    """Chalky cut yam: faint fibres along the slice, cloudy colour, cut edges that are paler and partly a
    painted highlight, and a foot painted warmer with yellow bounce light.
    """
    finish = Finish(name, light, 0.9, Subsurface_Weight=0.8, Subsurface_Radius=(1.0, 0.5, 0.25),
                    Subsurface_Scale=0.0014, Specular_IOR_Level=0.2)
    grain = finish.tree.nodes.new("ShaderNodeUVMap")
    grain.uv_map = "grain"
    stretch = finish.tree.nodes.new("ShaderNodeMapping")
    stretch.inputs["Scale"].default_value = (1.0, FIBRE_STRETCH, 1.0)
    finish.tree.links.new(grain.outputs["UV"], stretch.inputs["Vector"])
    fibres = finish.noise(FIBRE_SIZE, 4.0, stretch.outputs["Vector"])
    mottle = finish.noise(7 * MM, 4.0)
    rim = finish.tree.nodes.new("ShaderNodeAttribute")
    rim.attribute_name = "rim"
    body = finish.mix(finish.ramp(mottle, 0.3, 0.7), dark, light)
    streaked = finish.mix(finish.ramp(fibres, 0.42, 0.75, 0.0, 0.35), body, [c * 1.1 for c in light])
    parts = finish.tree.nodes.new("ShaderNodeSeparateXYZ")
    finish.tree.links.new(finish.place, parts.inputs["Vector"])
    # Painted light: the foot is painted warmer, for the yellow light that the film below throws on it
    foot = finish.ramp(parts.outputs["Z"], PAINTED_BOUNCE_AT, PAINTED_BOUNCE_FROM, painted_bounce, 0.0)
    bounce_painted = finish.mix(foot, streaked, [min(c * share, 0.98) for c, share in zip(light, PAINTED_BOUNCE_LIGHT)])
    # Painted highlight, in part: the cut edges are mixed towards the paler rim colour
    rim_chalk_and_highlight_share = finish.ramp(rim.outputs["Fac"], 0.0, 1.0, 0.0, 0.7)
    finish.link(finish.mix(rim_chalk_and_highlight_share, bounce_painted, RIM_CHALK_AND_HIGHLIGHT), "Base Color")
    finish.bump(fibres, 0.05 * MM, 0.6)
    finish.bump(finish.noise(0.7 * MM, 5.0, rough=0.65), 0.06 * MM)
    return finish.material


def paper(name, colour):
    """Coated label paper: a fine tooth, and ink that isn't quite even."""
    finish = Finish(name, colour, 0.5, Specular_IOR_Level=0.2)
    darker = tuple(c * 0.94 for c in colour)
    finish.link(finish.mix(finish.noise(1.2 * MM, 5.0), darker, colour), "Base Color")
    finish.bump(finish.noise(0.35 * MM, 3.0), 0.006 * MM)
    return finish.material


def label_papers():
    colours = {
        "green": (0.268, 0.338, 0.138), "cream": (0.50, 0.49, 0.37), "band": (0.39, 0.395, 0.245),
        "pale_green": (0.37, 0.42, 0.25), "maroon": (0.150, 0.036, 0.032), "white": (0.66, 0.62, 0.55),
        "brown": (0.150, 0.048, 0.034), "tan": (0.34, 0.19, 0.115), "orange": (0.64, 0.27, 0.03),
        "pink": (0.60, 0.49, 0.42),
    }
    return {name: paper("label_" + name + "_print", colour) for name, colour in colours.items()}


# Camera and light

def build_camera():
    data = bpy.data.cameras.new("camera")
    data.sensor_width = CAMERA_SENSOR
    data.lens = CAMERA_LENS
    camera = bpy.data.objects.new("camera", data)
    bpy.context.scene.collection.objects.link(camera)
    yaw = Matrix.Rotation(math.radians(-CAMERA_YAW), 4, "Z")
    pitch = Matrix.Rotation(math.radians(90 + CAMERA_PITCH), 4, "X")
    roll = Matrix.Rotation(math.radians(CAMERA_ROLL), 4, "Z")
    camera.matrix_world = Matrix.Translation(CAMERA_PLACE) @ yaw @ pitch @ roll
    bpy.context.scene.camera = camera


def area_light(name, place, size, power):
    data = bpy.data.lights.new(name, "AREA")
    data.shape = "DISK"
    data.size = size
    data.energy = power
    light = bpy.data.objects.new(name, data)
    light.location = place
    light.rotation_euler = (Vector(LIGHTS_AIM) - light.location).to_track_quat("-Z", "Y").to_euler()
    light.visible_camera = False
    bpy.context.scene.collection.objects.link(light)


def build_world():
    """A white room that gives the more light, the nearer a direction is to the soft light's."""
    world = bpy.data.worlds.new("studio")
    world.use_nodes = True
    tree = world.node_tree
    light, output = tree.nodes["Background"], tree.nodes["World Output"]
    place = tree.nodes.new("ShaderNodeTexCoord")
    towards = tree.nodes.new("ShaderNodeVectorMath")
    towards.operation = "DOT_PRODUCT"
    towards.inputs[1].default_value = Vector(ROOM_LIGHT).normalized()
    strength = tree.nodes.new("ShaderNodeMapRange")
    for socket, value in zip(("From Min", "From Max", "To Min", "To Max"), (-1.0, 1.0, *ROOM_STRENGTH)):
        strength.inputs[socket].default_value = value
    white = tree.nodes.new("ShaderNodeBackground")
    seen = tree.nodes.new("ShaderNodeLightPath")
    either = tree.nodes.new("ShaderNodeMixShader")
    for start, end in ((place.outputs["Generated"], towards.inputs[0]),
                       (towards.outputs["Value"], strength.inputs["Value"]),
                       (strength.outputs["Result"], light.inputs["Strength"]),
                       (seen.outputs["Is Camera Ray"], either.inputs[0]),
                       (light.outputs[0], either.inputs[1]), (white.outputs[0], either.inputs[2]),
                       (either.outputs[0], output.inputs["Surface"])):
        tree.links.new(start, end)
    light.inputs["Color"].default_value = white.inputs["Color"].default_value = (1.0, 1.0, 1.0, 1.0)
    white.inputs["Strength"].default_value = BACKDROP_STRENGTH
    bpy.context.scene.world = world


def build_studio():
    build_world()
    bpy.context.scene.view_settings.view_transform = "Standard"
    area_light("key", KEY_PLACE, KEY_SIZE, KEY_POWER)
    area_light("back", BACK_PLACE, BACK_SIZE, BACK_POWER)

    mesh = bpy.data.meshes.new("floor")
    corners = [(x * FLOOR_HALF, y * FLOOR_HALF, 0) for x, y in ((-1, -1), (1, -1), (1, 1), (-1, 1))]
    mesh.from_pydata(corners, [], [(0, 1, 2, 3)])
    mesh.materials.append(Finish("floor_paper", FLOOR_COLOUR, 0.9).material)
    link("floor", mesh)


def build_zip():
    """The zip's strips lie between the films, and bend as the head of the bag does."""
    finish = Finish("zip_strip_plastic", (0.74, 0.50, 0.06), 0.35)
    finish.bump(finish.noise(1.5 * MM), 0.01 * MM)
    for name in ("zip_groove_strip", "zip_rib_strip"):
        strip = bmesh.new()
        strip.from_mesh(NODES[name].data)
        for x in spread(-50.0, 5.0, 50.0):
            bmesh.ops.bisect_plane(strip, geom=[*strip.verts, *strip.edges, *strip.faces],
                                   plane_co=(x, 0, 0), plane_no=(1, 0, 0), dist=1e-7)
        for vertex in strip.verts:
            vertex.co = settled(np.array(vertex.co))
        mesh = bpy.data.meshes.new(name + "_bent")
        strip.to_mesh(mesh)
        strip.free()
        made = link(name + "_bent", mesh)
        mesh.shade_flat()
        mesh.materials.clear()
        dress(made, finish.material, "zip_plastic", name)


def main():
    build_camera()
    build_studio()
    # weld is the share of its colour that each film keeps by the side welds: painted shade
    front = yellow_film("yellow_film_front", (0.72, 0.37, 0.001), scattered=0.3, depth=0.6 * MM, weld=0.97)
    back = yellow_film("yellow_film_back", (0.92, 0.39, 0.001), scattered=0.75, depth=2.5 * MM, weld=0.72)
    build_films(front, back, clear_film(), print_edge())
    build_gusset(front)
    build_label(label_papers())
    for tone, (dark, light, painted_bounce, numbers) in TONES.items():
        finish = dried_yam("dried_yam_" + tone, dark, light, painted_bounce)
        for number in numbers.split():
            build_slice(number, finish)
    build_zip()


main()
——
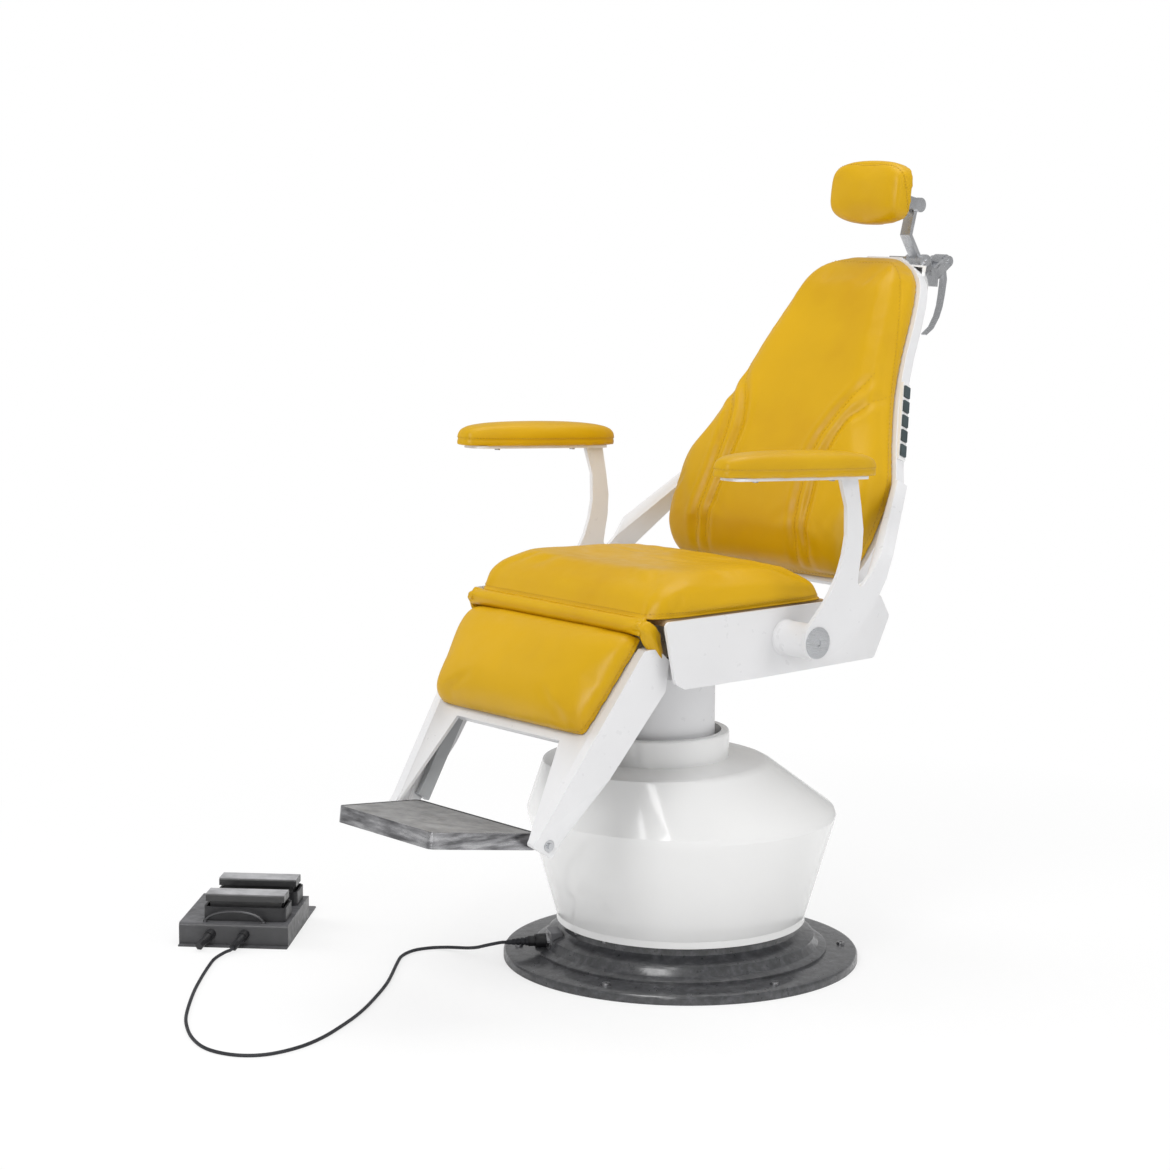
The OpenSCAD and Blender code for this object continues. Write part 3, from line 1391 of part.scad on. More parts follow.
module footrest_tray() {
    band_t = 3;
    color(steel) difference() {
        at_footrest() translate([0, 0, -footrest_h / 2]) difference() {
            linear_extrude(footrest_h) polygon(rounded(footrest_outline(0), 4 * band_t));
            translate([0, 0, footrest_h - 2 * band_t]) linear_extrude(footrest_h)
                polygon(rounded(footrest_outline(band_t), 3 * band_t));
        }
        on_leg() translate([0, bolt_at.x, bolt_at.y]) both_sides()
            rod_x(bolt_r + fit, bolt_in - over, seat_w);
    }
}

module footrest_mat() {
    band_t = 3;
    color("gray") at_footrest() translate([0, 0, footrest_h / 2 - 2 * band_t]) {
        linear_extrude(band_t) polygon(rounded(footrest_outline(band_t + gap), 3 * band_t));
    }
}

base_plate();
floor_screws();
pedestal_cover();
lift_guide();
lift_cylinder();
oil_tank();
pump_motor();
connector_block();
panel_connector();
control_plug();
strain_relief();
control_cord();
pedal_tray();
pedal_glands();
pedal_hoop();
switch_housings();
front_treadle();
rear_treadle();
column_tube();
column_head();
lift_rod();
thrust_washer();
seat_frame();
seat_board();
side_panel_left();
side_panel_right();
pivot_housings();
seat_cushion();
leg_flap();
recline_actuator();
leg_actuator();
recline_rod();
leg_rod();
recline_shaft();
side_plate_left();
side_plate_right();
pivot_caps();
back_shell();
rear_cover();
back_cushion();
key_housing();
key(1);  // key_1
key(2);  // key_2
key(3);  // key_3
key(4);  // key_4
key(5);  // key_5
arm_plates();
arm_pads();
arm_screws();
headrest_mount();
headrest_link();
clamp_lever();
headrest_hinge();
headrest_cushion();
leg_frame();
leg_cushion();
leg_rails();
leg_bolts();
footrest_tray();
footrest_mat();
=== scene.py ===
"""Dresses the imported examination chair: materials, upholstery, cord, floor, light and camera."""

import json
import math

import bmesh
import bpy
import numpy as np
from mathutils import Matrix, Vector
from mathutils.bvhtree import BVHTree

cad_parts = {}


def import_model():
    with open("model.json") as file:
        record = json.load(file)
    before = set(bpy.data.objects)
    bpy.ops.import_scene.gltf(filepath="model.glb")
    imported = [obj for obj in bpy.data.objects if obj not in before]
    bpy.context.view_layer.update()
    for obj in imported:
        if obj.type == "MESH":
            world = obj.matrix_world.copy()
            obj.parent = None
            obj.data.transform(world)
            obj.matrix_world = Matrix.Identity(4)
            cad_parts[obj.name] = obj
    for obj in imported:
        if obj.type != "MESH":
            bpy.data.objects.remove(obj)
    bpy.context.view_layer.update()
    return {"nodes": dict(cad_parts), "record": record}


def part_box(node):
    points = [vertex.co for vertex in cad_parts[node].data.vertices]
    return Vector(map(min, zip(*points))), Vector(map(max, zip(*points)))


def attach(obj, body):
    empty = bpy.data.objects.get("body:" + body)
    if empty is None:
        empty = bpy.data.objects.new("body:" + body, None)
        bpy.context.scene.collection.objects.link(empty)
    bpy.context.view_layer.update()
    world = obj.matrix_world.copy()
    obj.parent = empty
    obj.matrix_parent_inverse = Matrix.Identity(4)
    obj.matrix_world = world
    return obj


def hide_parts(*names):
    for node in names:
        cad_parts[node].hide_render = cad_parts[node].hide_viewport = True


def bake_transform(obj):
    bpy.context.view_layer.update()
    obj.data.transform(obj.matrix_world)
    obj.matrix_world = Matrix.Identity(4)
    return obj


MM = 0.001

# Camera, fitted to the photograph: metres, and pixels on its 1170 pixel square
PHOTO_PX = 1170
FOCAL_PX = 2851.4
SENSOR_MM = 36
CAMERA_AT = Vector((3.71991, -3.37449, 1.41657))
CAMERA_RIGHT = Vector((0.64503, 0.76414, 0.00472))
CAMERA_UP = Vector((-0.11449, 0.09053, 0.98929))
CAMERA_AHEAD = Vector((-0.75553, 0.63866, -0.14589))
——
◆ Direction ◆
Among the entries above, find the line with "column_tube();" and the line with "if empty is"; give again exactly these two lines and all lines between them.

◆ Response ◆
column_tube();
column_head();
lift_rod();
thrust_washer();
seat_frame();
seat_board();
side_panel_left();
side_panel_right();
pivot_housings();
seat_cushion();
leg_flap();
recline_actuator();
leg_actuator();
recline_rod();
leg_rod();
recline_shaft();
side_plate_left();
side_plate_right();
pivot_caps();
back_shell();
rear_cover();
back_cushion();
key_housing();
key(1);  // key_1
key(2);  // key_2
key(3);  // key_3
key(4);  // key_4
key(5);  // key_5
arm_plates();
arm_pads();
arm_screws();
headrest_mount();
headrest_link();
clamp_lever();
headrest_hinge();
headrest_cushion();
leg_frame();
leg_cushion();
leg_rails();
leg_bolts();
footrest_tray();
footrest_mat();
=== scene.py ===
"""Dresses the imported examination chair: materials, upholstery, cord, floor, light and camera."""

import json
import math

import bmesh
import bpy
import numpy as np
from mathutils import Matrix, Vector
from mathutils.bvhtree import BVHTree

cad_parts = {}


def import_model():
    with open("model.json") as file:
        record = json.load(file)
    before = set(bpy.data.objects)
    bpy.ops.import_scene.gltf(filepath="model.glb")
    imported = [obj for obj in bpy.data.objects if obj not in before]
    bpy.context.view_layer.update()
    for obj in imported:
        if obj.type == "MESH":
            world = obj.matrix_world.copy()
            obj.parent = None
            obj.data.transform(world)
            obj.matrix_world = Matrix.Identity(4)
            cad_parts[obj.name] = obj
    for obj in imported:
        if obj.type != "MESH":
            bpy.data.objects.remove(obj)
    bpy.context.view_layer.update()
    return {"nodes": dict(cad_parts), "record": record}


def part_box(node):
    points = [vertex.co for vertex in cad_parts[node].data.vertices]
    return Vector(map(min, zip(*points))), Vector(map(max, zip(*points)))


def attach(obj, body):
    empty = bpy.data.objects.get("body:" + body)
    if empty is None:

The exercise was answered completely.